Gut and lung microbiome profiles in pregnant mice
Wiscovitch-Russo R, Taal AM, Kuelbs C, Oldfield LM, Ramar M, Singh H, Fedulov AV, Gonzalez-Juarbe N
In recent years, microbiome research has expanded from the gastrointestinal tract to other host sites previously thought to be abacterial such as the lungs. Yet, the effects of pregnancy in the lung and gut microbiome remains unclear. Here we examined the changes in the gut and lung microbiome in mice at 14 days of gestation. Lung tissue and stool samples were collected from pregnant and non-pregnant female BALB/c mice, DNA was isolated, amplified, and bacterial specific V4 16S rRNA gene was sequenced.

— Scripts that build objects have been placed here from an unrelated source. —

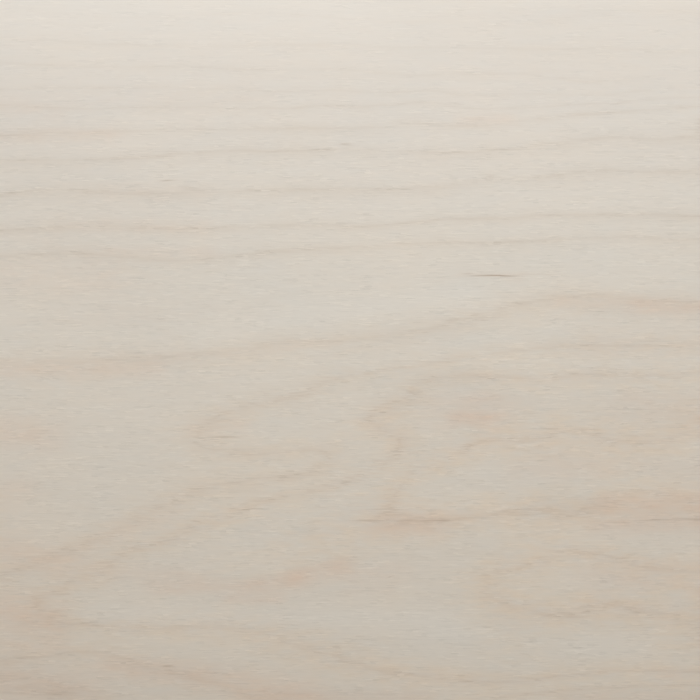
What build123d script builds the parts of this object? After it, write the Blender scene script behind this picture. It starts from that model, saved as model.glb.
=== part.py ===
import os

from build123d import *

# Plywood sheet, lying flat with its face veneer up.
# Origin at the centre of the underside, +X along the face grain, +Z up. Millimetres.

# Trimmed panel
LENGTH = 1220.0  # along the face grain
WIDTH = 610.0

# Lay-up, which sets the thickness: sanded face and back veneers over cross-laid inner plies
FACE_VENEER = 1.3
INNER_PLY = 1.4
INNER_PLIES = 11
THICKNESS = 2 * FACE_VENEER + INNER_PLIES * INNER_PLY

# Edges
ARRIS = 0.4  # rounding that sanding leaves where each face meets a sawn edge
CORNER = 0.6  # rounding of the four upright corners


def sheet_outline():
    """Plan of the trimmed sheet, square but for its eased corners."""
    return RectangleRounded(LENGTH, WIDTH, CORNER)


def plywood_sheet():
    """The sheet is one glued solid, flat on both faces, with an eased arris all round each."""
    blank = extrude(sheet_outline(), THICKNESS)
    faces = blank.faces().filter_by(Axis.Z)
    return fillet(faces.edges(), ARRIS)


os.makedirs("parts", exist_ok=True)
export_step(plywood_sheet(), "parts/plywood_sheet.step")
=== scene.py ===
import math

import bpy
import numpy as np
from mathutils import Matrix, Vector


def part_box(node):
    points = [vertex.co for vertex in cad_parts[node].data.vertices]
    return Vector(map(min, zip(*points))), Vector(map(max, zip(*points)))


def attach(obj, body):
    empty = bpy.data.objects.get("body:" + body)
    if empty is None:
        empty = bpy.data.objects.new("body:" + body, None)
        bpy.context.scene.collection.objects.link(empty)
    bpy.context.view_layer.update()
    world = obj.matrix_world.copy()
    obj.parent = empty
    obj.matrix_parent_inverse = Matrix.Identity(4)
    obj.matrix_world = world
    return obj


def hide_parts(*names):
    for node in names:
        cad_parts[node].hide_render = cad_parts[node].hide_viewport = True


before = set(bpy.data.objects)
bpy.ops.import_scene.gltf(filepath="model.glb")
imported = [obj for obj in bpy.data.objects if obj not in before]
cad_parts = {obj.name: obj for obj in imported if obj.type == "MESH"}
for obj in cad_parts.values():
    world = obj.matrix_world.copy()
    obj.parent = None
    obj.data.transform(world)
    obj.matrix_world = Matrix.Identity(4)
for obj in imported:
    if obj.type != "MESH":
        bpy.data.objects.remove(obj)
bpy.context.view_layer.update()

# Sizes, in millimetres unless a comment says otherwise
MM = 0.001  # a millimetre, in the frame's metres
low, high = (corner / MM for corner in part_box("plywood_sheet"))
LENGTH, WIDTH, THICKNESS = high - low
CORNER = 0.6  # rounding of the four upright corners
ARRIS = 0.4  # rounding between each face and the sawn edges
FACE_VENEER = 1.3
INNER_PLIES = 11
INNER_PLY = (THICKNESS - 2 * FACE_VENEER) / INNER_PLIES
GLUE_LINES = [FACE_VENEER + INNER_PLY * line for line in range(INNER_PLIES + 1)]
SANDED_BACK = 0.04  # how far every other ply stands back from the sawn edge
GLUE_STEP = 0.03  # half the height over which one ply steps back from the next
VENEER_RELIEF = 0.02  # depth of the fibres in a sanded face
SAWN_RELIEF = 0.06  # depth of the checks and pores in a sawn edge

# The photograph shows this much of the face, about the middle of the sheet
PHOTO_PIXELS = 700
PHOTO_MM = 350.0
PIXEL = PHOTO_MM / PHOTO_PIXELS
CAMERA_HEIGHT = 900.0  # above the face

# Mesh cells of the two faces, along and across: small where the figure is followed closely
FINE_CELL = (5.0, 2.0)
COARSE_CELL = (14.0, 6.0)
CELL_GROWTH = 1.08
# Degrees at which the roundings have mesh lines
ARRIS_TURNS = (0, 30, 60, 90)
CORNER_TURNS = (30, 60)

# The sheet's two materials, by slot
VENEER, PLIES = 0, 1

# The log that the veneers were peeled from, its growth rings numbered from the bark's side inwards
TURN = 750.0  # length of veneer that one turn of the log gives
SWING = 8.5  # half the growth rings that the knife crosses between crest and hollow
CREST_RING = 13.5
CREST_SWAY = 22.0  # how far the crest wanders across the grain, and over what length
SWAY_LENGTH = 190.0
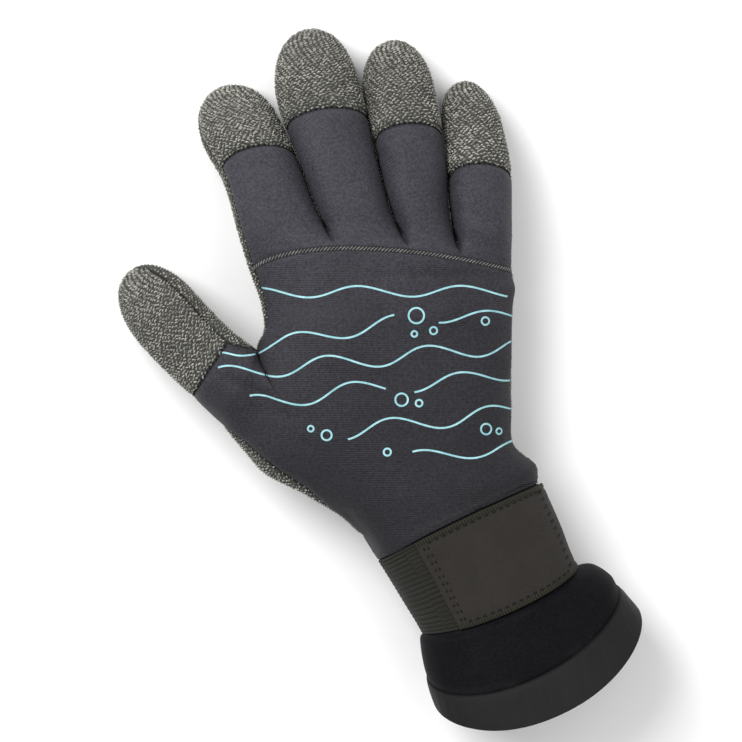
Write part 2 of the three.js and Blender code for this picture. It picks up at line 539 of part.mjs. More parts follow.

Using an in-house bioinformatic pipeline we assessed the microbial composition of each organ using stool and lung tissue samples. The stool data showed that Lachnospiraceae and Lactobacillaceae were more abundant in the pregnant mice. Likewise, Lactobacillaceae were dominant in the lungs of pregnant mice. However, Streptococcaceae were dominant in the lungs of non-pregnant mice with a low microbial abundance in the pregnant mice. A permutation test showed that pregnancy significantly contributes to the variance in both the lung and stool microbiome. At the same time, we estimate that 49% of the total detected operational taxonomic units were shared between the stool and lung data. After removing common stool-associated bacteria from the lung dataset, no microbial differential abundance was detected between the pregnant and non-pregnant lung microbial community. Thus, pregnancy contributes to variance to the lung and stool microbiome but not in the unique lung microbiota.